• Data section:

>> Start

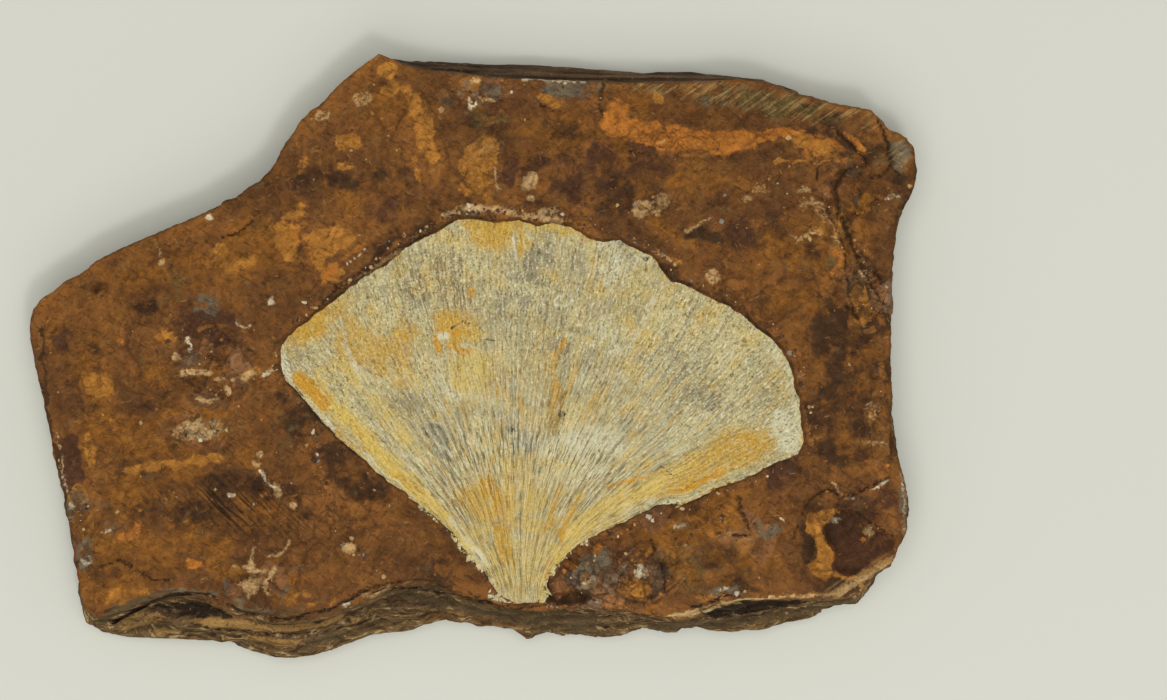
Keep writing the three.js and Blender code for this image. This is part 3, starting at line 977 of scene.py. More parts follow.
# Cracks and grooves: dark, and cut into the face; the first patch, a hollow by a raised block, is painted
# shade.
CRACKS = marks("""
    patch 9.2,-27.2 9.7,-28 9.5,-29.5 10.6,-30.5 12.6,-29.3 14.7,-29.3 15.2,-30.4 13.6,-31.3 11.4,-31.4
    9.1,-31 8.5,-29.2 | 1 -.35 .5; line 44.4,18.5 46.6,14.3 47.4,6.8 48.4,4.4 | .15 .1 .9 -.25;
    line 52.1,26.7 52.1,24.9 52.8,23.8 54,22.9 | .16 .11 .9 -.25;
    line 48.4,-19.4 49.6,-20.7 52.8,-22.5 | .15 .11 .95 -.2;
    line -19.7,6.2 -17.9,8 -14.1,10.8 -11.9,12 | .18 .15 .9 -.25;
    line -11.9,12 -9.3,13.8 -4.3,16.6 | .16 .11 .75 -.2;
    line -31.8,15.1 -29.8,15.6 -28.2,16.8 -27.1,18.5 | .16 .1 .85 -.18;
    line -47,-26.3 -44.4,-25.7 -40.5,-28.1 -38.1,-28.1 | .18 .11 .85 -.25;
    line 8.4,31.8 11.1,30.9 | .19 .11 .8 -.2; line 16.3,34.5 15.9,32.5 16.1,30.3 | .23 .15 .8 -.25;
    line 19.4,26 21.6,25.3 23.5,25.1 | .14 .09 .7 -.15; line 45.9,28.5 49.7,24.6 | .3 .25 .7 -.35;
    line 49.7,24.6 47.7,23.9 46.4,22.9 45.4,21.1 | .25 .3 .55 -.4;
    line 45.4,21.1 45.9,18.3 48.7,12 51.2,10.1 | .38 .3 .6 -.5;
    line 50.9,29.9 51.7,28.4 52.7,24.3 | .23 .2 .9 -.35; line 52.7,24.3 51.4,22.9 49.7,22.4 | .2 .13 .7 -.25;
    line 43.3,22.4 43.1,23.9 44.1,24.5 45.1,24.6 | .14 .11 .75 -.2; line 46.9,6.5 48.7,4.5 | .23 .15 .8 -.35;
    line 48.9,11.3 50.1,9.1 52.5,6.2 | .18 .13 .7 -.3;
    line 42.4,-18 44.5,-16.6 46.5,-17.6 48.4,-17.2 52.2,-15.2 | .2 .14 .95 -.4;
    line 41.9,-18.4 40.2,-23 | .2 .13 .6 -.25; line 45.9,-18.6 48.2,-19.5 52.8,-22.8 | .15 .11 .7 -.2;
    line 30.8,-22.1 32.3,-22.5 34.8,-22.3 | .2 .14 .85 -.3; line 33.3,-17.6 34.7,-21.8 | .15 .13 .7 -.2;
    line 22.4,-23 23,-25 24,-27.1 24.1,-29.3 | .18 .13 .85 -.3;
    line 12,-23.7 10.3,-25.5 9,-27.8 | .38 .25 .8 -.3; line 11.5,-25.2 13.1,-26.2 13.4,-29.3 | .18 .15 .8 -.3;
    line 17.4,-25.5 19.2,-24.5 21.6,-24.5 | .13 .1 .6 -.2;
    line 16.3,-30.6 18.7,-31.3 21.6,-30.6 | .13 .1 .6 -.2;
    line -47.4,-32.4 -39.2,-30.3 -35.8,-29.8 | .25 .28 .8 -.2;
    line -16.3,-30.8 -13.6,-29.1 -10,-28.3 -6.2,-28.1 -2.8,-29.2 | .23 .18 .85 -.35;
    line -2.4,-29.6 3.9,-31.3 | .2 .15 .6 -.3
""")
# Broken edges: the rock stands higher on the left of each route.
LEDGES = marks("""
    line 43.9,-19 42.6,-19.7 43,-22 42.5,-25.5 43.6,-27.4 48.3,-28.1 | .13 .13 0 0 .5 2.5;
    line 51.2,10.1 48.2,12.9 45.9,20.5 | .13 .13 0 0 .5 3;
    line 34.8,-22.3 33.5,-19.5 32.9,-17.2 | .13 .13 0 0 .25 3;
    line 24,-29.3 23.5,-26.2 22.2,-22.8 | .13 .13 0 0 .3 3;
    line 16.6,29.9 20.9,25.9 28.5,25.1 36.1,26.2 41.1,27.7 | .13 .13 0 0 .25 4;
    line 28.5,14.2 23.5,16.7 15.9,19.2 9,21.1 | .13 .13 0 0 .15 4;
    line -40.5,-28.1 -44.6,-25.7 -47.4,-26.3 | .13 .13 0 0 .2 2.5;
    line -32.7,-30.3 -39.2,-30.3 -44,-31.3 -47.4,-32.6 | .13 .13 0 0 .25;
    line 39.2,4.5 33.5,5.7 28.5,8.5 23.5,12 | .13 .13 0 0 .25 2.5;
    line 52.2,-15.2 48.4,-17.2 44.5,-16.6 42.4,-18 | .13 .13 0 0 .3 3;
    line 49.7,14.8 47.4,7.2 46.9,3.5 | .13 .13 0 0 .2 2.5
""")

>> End

Extract all lines as given.

• Solution for this task:
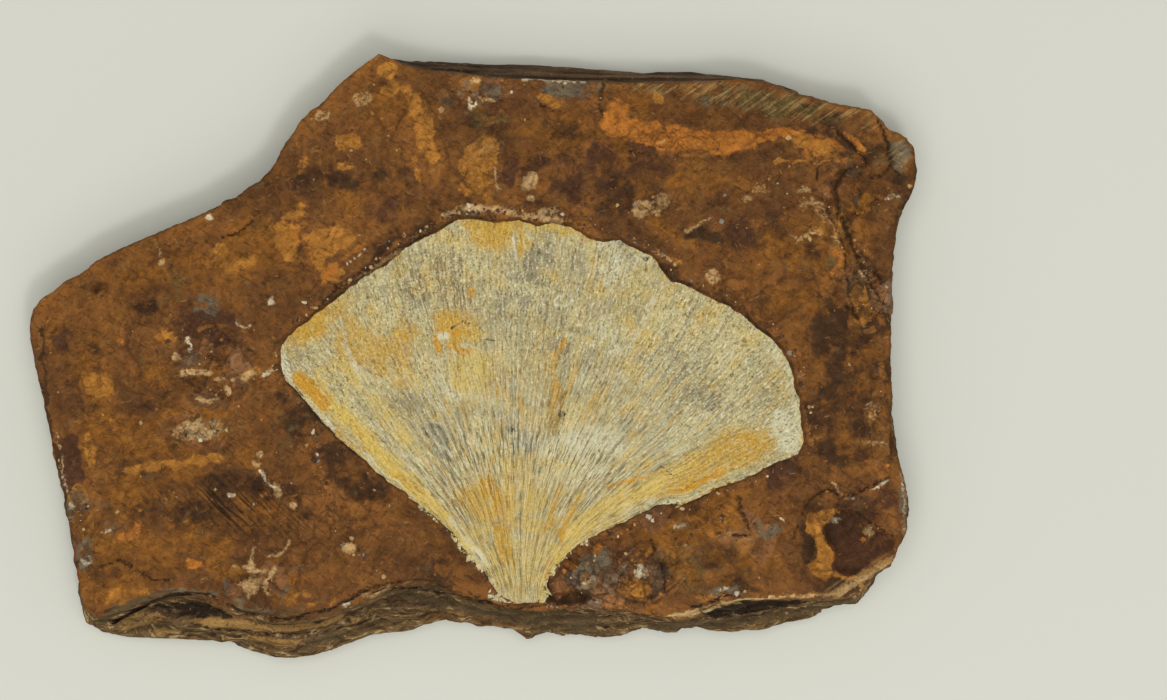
Keep writing the three.js and Blender code for this image. This is part 3, starting at line 977 of scene.py. More parts follow.
# Cracks and grooves: dark, and cut into the face; the first patch, a hollow by a raised block, is painted
# shade.
CRACKS = marks("""
    patch 9.2,-27.2 9.7,-28 9.5,-29.5 10.6,-30.5 12.6,-29.3 14.7,-29.3 15.2,-30.4 13.6,-31.3 11.4,-31.4
    9.1,-31 8.5,-29.2 | 1 -.35 .5; line 44.4,18.5 46.6,14.3 47.4,6.8 48.4,4.4 | .15 .1 .9 -.25;
    line 52.1,26.7 52.1,24.9 52.8,23.8 54,22.9 | .16 .11 .9 -.25;
    line 48.4,-19.4 49.6,-20.7 52.8,-22.5 | .15 .11 .95 -.2;
    line -19.7,6.2 -17.9,8 -14.1,10.8 -11.9,12 | .18 .15 .9 -.25;
    line -11.9,12 -9.3,13.8 -4.3,16.6 | .16 .11 .75 -.2;
    line -31.8,15.1 -29.8,15.6 -28.2,16.8 -27.1,18.5 | .16 .1 .85 -.18;
    line -47,-26.3 -44.4,-25.7 -40.5,-28.1 -38.1,-28.1 | .18 .11 .85 -.25;
    line 8.4,31.8 11.1,30.9 | .19 .11 .8 -.2; line 16.3,34.5 15.9,32.5 16.1,30.3 | .23 .15 .8 -.25;
    line 19.4,26 21.6,25.3 23.5,25.1 | .14 .09 .7 -.15; line 45.9,28.5 49.7,24.6 | .3 .25 .7 -.35;
    line 49.7,24.6 47.7,23.9 46.4,22.9 45.4,21.1 | .25 .3 .55 -.4;
    line 45.4,21.1 45.9,18.3 48.7,12 51.2,10.1 | .38 .3 .6 -.5;
    line 50.9,29.9 51.7,28.4 52.7,24.3 | .23 .2 .9 -.35; line 52.7,24.3 51.4,22.9 49.7,22.4 | .2 .13 .7 -.25;
    line 43.3,22.4 43.1,23.9 44.1,24.5 45.1,24.6 | .14 .11 .75 -.2; line 46.9,6.5 48.7,4.5 | .23 .15 .8 -.35;
    line 48.9,11.3 50.1,9.1 52.5,6.2 | .18 .13 .7 -.3;
    line 42.4,-18 44.5,-16.6 46.5,-17.6 48.4,-17.2 52.2,-15.2 | .2 .14 .95 -.4;
    line 41.9,-18.4 40.2,-23 | .2 .13 .6 -.25; line 45.9,-18.6 48.2,-19.5 52.8,-22.8 | .15 .11 .7 -.2;
    line 30.8,-22.1 32.3,-22.5 34.8,-22.3 | .2 .14 .85 -.3; line 33.3,-17.6 34.7,-21.8 | .15 .13 .7 -.2;
    line 22.4,-23 23,-25 24,-27.1 24.1,-29.3 | .18 .13 .85 -.3;
    line 12,-23.7 10.3,-25.5 9,-27.8 | .38 .25 .8 -.3; line 11.5,-25.2 13.1,-26.2 13.4,-29.3 | .18 .15 .8 -.3;
    line 17.4,-25.5 19.2,-24.5 21.6,-24.5 | .13 .1 .6 -.2;
    line 16.3,-30.6 18.7,-31.3 21.6,-30.6 | .13 .1 .6 -.2;
    line -47.4,-32.4 -39.2,-30.3 -35.8,-29.8 | .25 .28 .8 -.2;
    line -16.3,-30.8 -13.6,-29.1 -10,-28.3 -6.2,-28.1 -2.8,-29.2 | .23 .18 .85 -.35;
    line -2.4,-29.6 3.9,-31.3 | .2 .15 .6 -.3
""")
# Broken edges: the rock stands higher on the left of each route.
LEDGES = marks("""
    line 43.9,-19 42.6,-19.7 43,-22 42.5,-25.5 43.6,-27.4 48.3,-28.1 | .13 .13 0 0 .5 2.5;
    line 51.2,10.1 48.2,12.9 45.9,20.5 | .13 .13 0 0 .5 3;
    line 34.8,-22.3 33.5,-19.5 32.9,-17.2 | .13 .13 0 0 .25 3;
    line 24,-29.3 23.5,-26.2 22.2,-22.8 | .13 .13 0 0 .3 3;
    line 16.6,29.9 20.9,25.9 28.5,25.1 36.1,26.2 41.1,27.7 | .13 .13 0 0 .25 4;
    line 28.5,14.2 23.5,16.7 15.9,19.2 9,21.1 | .13 .13 0 0 .15 4;
    line -40.5,-28.1 -44.6,-25.7 -47.4,-26.3 | .13 .13 0 0 .2 2.5;
    line -32.7,-30.3 -39.2,-30.3 -44,-31.3 -47.4,-32.6 | .13 .13 0 0 .25;
    line 39.2,4.5 33.5,5.7 28.5,8.5 23.5,12 | .13 .13 0 0 .25 2.5;
    line 52.2,-15.2 48.4,-17.2 44.5,-16.6 42.4,-18 | .13 .13 0 0 .3 3;
    line 49.7,14.8 47.4,7.2 46.9,3.5 | .13 .13 0 0 .2 2.5
""")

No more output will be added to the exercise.